Material>

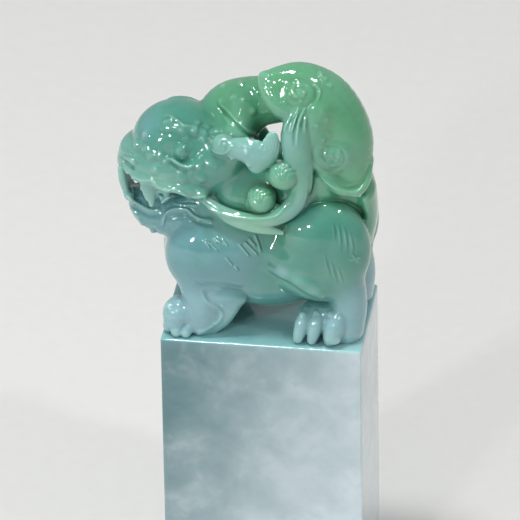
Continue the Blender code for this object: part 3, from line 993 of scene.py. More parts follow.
            carving.engrave(
                [*lip, (-12.8, 7, 24.6), (-11.6, 7, 24.0), (-10.5, 7, 23.4), (-8.2, 7, 23.8)], -0.3, 0.4, side, 4
            )
            gum = [
                (-20.8, 2.5, 20.3, 0.5), (-19.6, 4, 20.5), (-18.2, 4.8, 20.2), (-16.8, 5.4, 19.9),
                (-15.4, 6, 20.4, 0.4),
            ]
            carving.engrave(gum, -0.4, 0.42, side, span=3)
            carving.engrave(moved(gum, 0, -1.0), 0.16, 0.4, side, span=3)
            for x, z in ((-20.1, 20.2), (-19.2, 20.5), (-18.2, 20.3), (-17.2, 20.0)):
                carving.engrave([(x, 4.3, z + 0.6), (x + 0.1, 4.3, z - 0.5)], 0.22, 0.2, side, span=3)
            for line in (
                [(-20.9, 2, 26.9), (-19.6, 3, 27.4), (-18.6, 4, 26.9)],
                [(-21.4, 1, 25.9), (-20.3, 3, 26.1), (-19.3, 4, 26.0)],
            ):
                carving.engrave(line, 0.2, 0.35, side, span=3)
            if side is Side.LEFT:
                for rib in range(6):
                    x = 0.6 + 0.4 * rib
                    carving.engrave(
                        [(x - 0.5, 6.6, 31.0, 0.4), (x, 6.6, 33.0), (x + 0.2, 6.6, 35.0, 0.5)], 0.14, 0.15, side
                    )


@dataclass
class Mane:
    """The locks and curls behind the cheeks.

    Attributes:
        curl: The radius of a curl's ball.
        lock: The radius of the beard lock at its middle.
    """

    curl: float = 2.15
    lock: float = 1.2

    def lay(self, carving: Carving) -> None:
        """Lays both sides down."""
        for side in Side:
            self.lay_side(carving, side)

    def lay_side(self, carving: Carving, side: Side) -> None:
        """Lays down one side's beard lock, strand and two curls.

        Args:
            carving: The block of stone that is worked on.
            side: The side that is worked on.
        """
        block, left = carving.block, side is Side.LEFT
        lock = Clay(block, "beard_lock", "jade_green", Shade.SPRING, 0.2, side)
        route = [(-6.6, 6.8, 21.2, 0.5), (-3.8, 7.6, 20.4, 1.0), (-0.2, 7.9, 19.9, self.lock), (3.2, 7.8, 18.9, 0.35)]
        lock.strand(route, (1, 0.7, 1))
        lock.strand([(-1.6, 6.0, 22.3, 0.9), (0.2, 6.4, 21.9, 1.1), (2.2, 6.5, 22.2, 0.9)], (1, 0.7, 1), soft=0.8)
        carving.lay(lock)
        strand = Clay(block, "mane_strand", "jade_teal", Shade.SEA, 0.3, side)
        sweep = [(-8.8, 6.2, 23.1, 0.7), (-5.4, 7.2, 21.5, 0.9), (-1.2, 7.9, 20.9, 0.95), (1.8, 8.0, 21.3, 1.1)]
        rise = [(4.0, 7.6, 22.6, 1.4), (5.6, 7.1, 24.8, 1.5), (6.1, 6.6, 27.6, 1.6), (5.5, 6.1, 31.0, 2.2)]
        strand.strand(
            [*sweep, *rise, (5.2, 5.7, 34.2, 2.3), (5.3, 5.1, 36.8, 2.1), (5.9, 4.7, 38.9, 1.3)], (1, 0.8, 1)
        )
        carving.lay(strand)
        front = Clay(block, "mane_curl_front", "jade_green", Shade.GREEN, 0.15, side)
        carving.lay(front.ball((0.1, 6.6, 23.9 if left else 23.4), self.curl))
        rear = Clay(block, "mane_curl_rear", "jade_green", Shade.GREEN, 0.2, side)
        spot = (3.5, 7.0, 28.3) if left else (3.6, 6.4, 25.4)
        rear.ball(spot, (2.25, 2.0, 2.2))
        if left:
            rear.ball((2.6, 5.4, 27.6), (2.2, 2.2, 2.0), soft=0.8)
        carving.lay(rear)

    def finish(self, carving: Carving) -> None:
        """Engraves the hair.

        Args:
            carving: The block of stone that is worked on.
        """
        for side in Side:
            for line in (
                [(5.4, 6.5, 33.4, 0.4), (5.4, 6.5, 34.8), (5.6, 6.5, 36.6), (6.0, 6.5, 38.2), (6.6, 6.5, 39.5, 0.6)],
                [(4.8, 6.5, 36.0, 0.5), (5.1, 6.5, 37.3), (5.7, 6.5, 38.9, 0.5)],
                [(3.5, 6.5, 35.6, 0.5), (3.8, 6.5, 36.8), (4.4, 6.5, 37.9, 0.5)],
                [(6.6, 6.5, 35.6, 0.3), (6.6, 6.5, 37.0), (6.9, 6.5, 38.4, 0.3)],
            ):
                carving.engrave(line, -0.3, 0.3, side, span=3)
                carving.engrave(moved(line, -0.45), 0.22, 0.28, side, span=3)
            inner = [(-7.6, 8, 22.4, 0.5), (-4.9, 8, 21.5), (-1.0, 8, 21.2), (2.3, 8, 21.9), (3.9, 8, 24.0, 0.5)]
            carving.engrave(inner, -0.25, 0.35, side, span=3)
            groove = [(6.4, 8, 22.6, 0.4), (7.1, 8, 24.8), (7.4, 8, 27.4), (7.5, 8, 30.0, 0.5)]
            carving.engrave(groove, 0.2, 0.3, side, span=3)
            for turn in range(4):
                angle = math.radians(25 + 32 * turn)
                for x, rim, dome, tip in (
                    (0.1, (7.6, 24.6), (8.2, 24.4), (8.6, 24.2)),
                    (3.6, (7.8, 29.0), (8.4, 28.8), (8.8, 28.6)),
                ):
                    start = (x + 1.9 * math.cos(angle), rim[0], rim[1] + 1.6 * math.sin(angle))
                    middle = (x + 1.2 * math.cos(angle + 0.5), dome[0], dome[1] + 1.2 * math.sin(angle + 0.5))
                    end = (x + 0.3 * math.cos(angle), *tip)
                    carving.engrave([start, middle, end], 0.14, 0.18, side, span=2)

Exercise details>
Extract all lines as given.

Complete response>
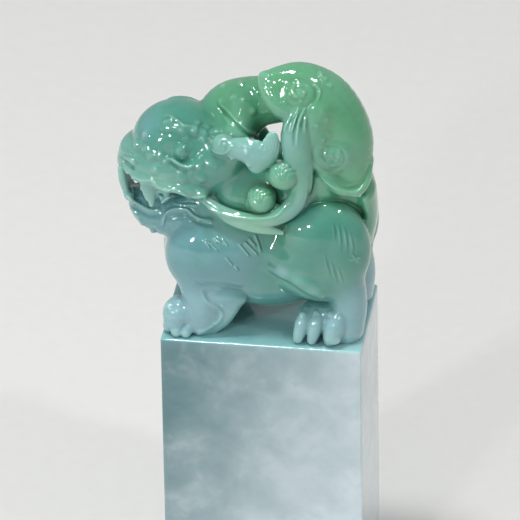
Continue the Blender code for this object: part 3, from line 993 of scene.py. More parts follow.
            carving.engrave(
                [*lip, (-12.8, 7, 24.6), (-11.6, 7, 24.0), (-10.5, 7, 23.4), (-8.2, 7, 23.8)], -0.3, 0.4, side, 4
            )
            gum = [
                (-20.8, 2.5, 20.3, 0.5), (-19.6, 4, 20.5), (-18.2, 4.8, 20.2), (-16.8, 5.4, 19.9),
                (-15.4, 6, 20.4, 0.4),
            ]
            carving.engrave(gum, -0.4, 0.42, side, span=3)
            carving.engrave(moved(gum, 0, -1.0), 0.16, 0.4, side, span=3)
            for x, z in ((-20.1, 20.2), (-19.2, 20.5), (-18.2, 20.3), (-17.2, 20.0)):
                carving.engrave([(x, 4.3, z + 0.6), (x + 0.1, 4.3, z - 0.5)], 0.22, 0.2, side, span=3)
            for line in (
                [(-20.9, 2, 26.9), (-19.6, 3, 27.4), (-18.6, 4, 26.9)],
                [(-21.4, 1, 25.9), (-20.3, 3, 26.1), (-19.3, 4, 26.0)],
            ):
                carving.engrave(line, 0.2, 0.35, side, span=3)
            if side is Side.LEFT:
                for rib in range(6):
                    x = 0.6 + 0.4 * rib
                    carving.engrave(
                        [(x - 0.5, 6.6, 31.0, 0.4), (x, 6.6, 33.0), (x + 0.2, 6.6, 35.0, 0.5)], 0.14, 0.15, side
                    )


@dataclass
class Mane:
    """The locks and curls behind the cheeks.

    Attributes:
        curl: The radius of a curl's ball.
        lock: The radius of the beard lock at its middle.
    """

    curl: float = 2.15
    lock: float = 1.2

    def lay(self, carving: Carving) -> None:
        """Lays both sides down."""
        for side in Side:
            self.lay_side(carving, side)

    def lay_side(self, carving: Carving, side: Side) -> None:
        """Lays down one side's beard lock, strand and two curls.

        Args:
            carving: The block of stone that is worked on.
            side: The side that is worked on.
        """
        block, left = carving.block, side is Side.LEFT
        lock = Clay(block, "beard_lock", "jade_green", Shade.SPRING, 0.2, side)
        route = [(-6.6, 6.8, 21.2, 0.5), (-3.8, 7.6, 20.4, 1.0), (-0.2, 7.9, 19.9, self.lock), (3.2, 7.8, 18.9, 0.35)]
        lock.strand(route, (1, 0.7, 1))
        lock.strand([(-1.6, 6.0, 22.3, 0.9), (0.2, 6.4, 21.9, 1.1), (2.2, 6.5, 22.2, 0.9)], (1, 0.7, 1), soft=0.8)
        carving.lay(lock)
        strand = Clay(block, "mane_strand", "jade_teal", Shade.SEA, 0.3, side)
        sweep = [(-8.8, 6.2, 23.1, 0.7), (-5.4, 7.2, 21.5, 0.9), (-1.2, 7.9, 20.9, 0.95), (1.8, 8.0, 21.3, 1.1)]
        rise = [(4.0, 7.6, 22.6, 1.4), (5.6, 7.1, 24.8, 1.5), (6.1, 6.6, 27.6, 1.6), (5.5, 6.1, 31.0, 2.2)]
        strand.strand(
            [*sweep, *rise, (5.2, 5.7, 34.2, 2.3), (5.3, 5.1, 36.8, 2.1), (5.9, 4.7, 38.9, 1.3)], (1, 0.8, 1)
        )
        carving.lay(strand)
        front = Clay(block, "mane_curl_front", "jade_green", Shade.GREEN, 0.15, side)
        carving.lay(front.ball((0.1, 6.6, 23.9 if left else 23.4), self.curl))
        rear = Clay(block, "mane_curl_rear", "jade_green", Shade.GREEN, 0.2, side)
        spot = (3.5, 7.0, 28.3) if left else (3.6, 6.4, 25.4)
        rear.ball(spot, (2.25, 2.0, 2.2))
        if left:
            rear.ball((2.6, 5.4, 27.6), (2.2, 2.2, 2.0), soft=0.8)
        carving.lay(rear)

    def finish(self, carving: Carving) -> None:
        """Engraves the hair.

        Args:
            carving: The block of stone that is worked on.
        """
        for side in Side:
            for line in (
                [(5.4, 6.5, 33.4, 0.4), (5.4, 6.5, 34.8), (5.6, 6.5, 36.6), (6.0, 6.5, 38.2), (6.6, 6.5, 39.5, 0.6)],
                [(4.8, 6.5, 36.0, 0.5), (5.1, 6.5, 37.3), (5.7, 6.5, 38.9, 0.5)],
                [(3.5, 6.5, 35.6, 0.5), (3.8, 6.5, 36.8), (4.4, 6.5, 37.9, 0.5)],
                [(6.6, 6.5, 35.6, 0.3), (6.6, 6.5, 37.0), (6.9, 6.5, 38.4, 0.3)],
            ):
                carving.engrave(line, -0.3, 0.3, side, span=3)
                carving.engrave(moved(line, -0.45), 0.22, 0.28, side, span=3)
            inner = [(-7.6, 8, 22.4, 0.5), (-4.9, 8, 21.5), (-1.0, 8, 21.2), (2.3, 8, 21.9), (3.9, 8, 24.0, 0.5)]
            carving.engrave(inner, -0.25, 0.35, side, span=3)
            groove = [(6.4, 8, 22.6, 0.4), (7.1, 8, 24.8), (7.4, 8, 27.4), (7.5, 8, 30.0, 0.5)]
            carving.engrave(groove, 0.2, 0.3, side, span=3)
            for turn in range(4):
                angle = math.radians(25 + 32 * turn)
                for x, rim, dome, tip in (
                    (0.1, (7.6, 24.6), (8.2, 24.4), (8.6, 24.2)),
                    (3.6, (7.8, 29.0), (8.4, 28.8), (8.8, 28.6)),
                ):
                    start = (x + 1.9 * math.cos(angle), rim[0], rim[1] + 1.6 * math.sin(angle))
                    middle = (x + 1.2 * math.cos(angle + 0.5), dome[0], dome[1] + 1.2 * math.sin(angle + 0.5))
                    end = (x + 0.3 * math.cos(angle), *tip)
                    carving.engrave([start, middle, end], 0.14, 0.18, side, span=2)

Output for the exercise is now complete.